- **Written instruction**
Pick out the lines below that include the string "from".

- **Records provided**
BEGIN

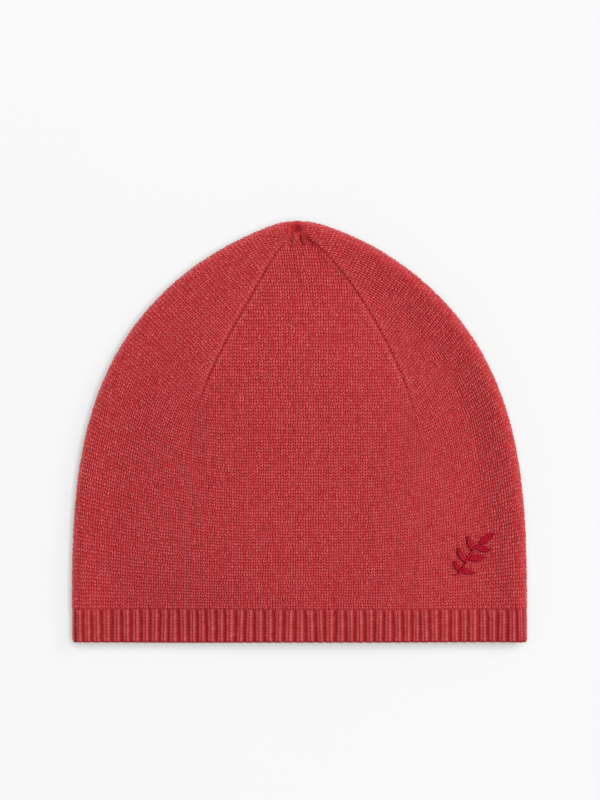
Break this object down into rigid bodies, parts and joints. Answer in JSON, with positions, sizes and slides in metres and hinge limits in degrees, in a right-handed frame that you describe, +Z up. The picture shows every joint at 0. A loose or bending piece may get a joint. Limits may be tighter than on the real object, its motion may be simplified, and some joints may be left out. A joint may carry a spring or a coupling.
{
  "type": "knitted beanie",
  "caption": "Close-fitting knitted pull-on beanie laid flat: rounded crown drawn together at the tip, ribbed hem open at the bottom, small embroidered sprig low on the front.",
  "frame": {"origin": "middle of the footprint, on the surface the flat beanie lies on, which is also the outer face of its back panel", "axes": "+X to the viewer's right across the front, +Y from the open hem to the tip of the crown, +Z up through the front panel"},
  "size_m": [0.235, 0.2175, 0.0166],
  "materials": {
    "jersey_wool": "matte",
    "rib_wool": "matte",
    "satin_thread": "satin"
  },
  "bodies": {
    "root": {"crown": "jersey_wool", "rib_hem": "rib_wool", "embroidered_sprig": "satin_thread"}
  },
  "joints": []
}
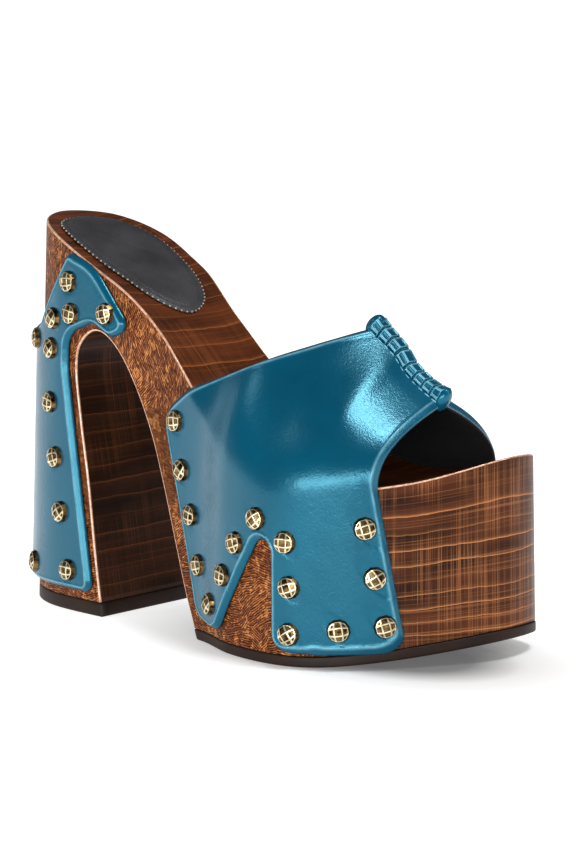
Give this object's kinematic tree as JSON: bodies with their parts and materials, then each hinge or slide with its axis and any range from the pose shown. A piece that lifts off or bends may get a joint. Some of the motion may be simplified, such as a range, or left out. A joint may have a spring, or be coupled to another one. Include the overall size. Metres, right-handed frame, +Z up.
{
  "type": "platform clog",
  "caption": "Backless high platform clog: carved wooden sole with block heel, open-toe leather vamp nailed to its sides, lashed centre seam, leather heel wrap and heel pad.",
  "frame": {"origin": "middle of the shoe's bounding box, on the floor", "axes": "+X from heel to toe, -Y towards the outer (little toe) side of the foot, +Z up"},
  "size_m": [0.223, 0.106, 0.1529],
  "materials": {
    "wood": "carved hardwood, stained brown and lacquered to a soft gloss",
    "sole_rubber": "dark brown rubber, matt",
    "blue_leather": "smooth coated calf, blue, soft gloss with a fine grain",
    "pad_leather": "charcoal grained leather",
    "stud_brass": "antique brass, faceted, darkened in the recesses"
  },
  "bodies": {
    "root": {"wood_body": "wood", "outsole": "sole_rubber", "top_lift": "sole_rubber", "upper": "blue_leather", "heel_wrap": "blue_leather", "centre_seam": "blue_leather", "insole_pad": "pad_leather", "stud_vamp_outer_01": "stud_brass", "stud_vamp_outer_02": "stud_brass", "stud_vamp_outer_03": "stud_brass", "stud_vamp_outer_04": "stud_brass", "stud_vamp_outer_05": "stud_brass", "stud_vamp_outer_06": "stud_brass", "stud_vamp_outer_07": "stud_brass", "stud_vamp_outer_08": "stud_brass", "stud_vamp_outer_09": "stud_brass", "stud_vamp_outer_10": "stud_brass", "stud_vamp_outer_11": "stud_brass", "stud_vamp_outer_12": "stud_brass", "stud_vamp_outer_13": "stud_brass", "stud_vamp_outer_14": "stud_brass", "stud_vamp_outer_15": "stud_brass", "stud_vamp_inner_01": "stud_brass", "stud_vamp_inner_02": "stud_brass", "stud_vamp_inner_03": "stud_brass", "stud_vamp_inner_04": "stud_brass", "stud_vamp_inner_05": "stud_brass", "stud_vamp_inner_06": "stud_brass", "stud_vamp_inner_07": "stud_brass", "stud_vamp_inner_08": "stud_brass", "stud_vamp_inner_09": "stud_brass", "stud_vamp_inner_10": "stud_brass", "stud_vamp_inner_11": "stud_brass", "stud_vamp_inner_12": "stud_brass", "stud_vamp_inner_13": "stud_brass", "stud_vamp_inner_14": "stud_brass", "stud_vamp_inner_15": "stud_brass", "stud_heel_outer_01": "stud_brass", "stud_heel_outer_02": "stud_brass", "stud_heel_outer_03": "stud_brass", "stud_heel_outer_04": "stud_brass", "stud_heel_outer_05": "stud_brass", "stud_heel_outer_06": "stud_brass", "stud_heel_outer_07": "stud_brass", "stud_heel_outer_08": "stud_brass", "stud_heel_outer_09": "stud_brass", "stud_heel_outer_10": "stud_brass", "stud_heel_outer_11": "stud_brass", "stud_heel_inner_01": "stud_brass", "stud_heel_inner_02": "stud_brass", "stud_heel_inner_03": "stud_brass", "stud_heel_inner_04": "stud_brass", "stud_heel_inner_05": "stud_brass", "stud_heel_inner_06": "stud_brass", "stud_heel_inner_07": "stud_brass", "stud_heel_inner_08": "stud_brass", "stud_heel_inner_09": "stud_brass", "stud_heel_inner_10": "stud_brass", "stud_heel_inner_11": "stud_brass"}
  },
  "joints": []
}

END
BEGIN

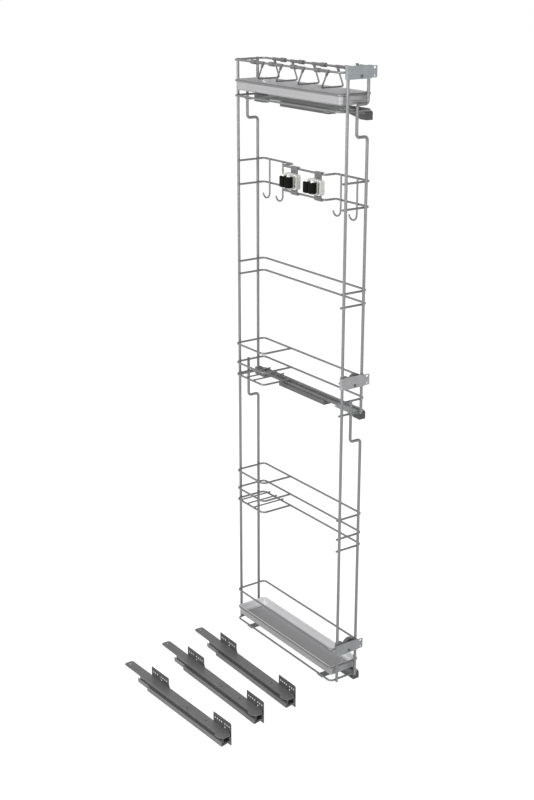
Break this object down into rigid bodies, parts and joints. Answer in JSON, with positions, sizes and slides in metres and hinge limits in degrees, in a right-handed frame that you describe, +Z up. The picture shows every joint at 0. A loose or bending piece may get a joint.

END

- **Correct answer**
  "frame": {"origin": "middle of the footprint, on the surface the flat beanie lies on, which is also the outer face of its back panel", "axes": "+X to the viewer's right across the front, +Y from the open hem to the tip of the crown, +Z up through the front panel"},
Give this object's kinematic tree as JSON: bodies with their parts and materials, then each hinge or slide with its axis and any range from the pose shown. A piece that lifts off or bends may get a joint. Some of the motion may be simplified, such as a range, or left out. A joint may have a spring, or be coupled to another one. Include the overall size. Metres, right-handed frame, +Z up.
  "frame": {"origin": "middle of the shoe's bounding box, on the floor", "axes": "+X from heel to toe, -Y towards the outer (little toe) side of the foot, +Z up"},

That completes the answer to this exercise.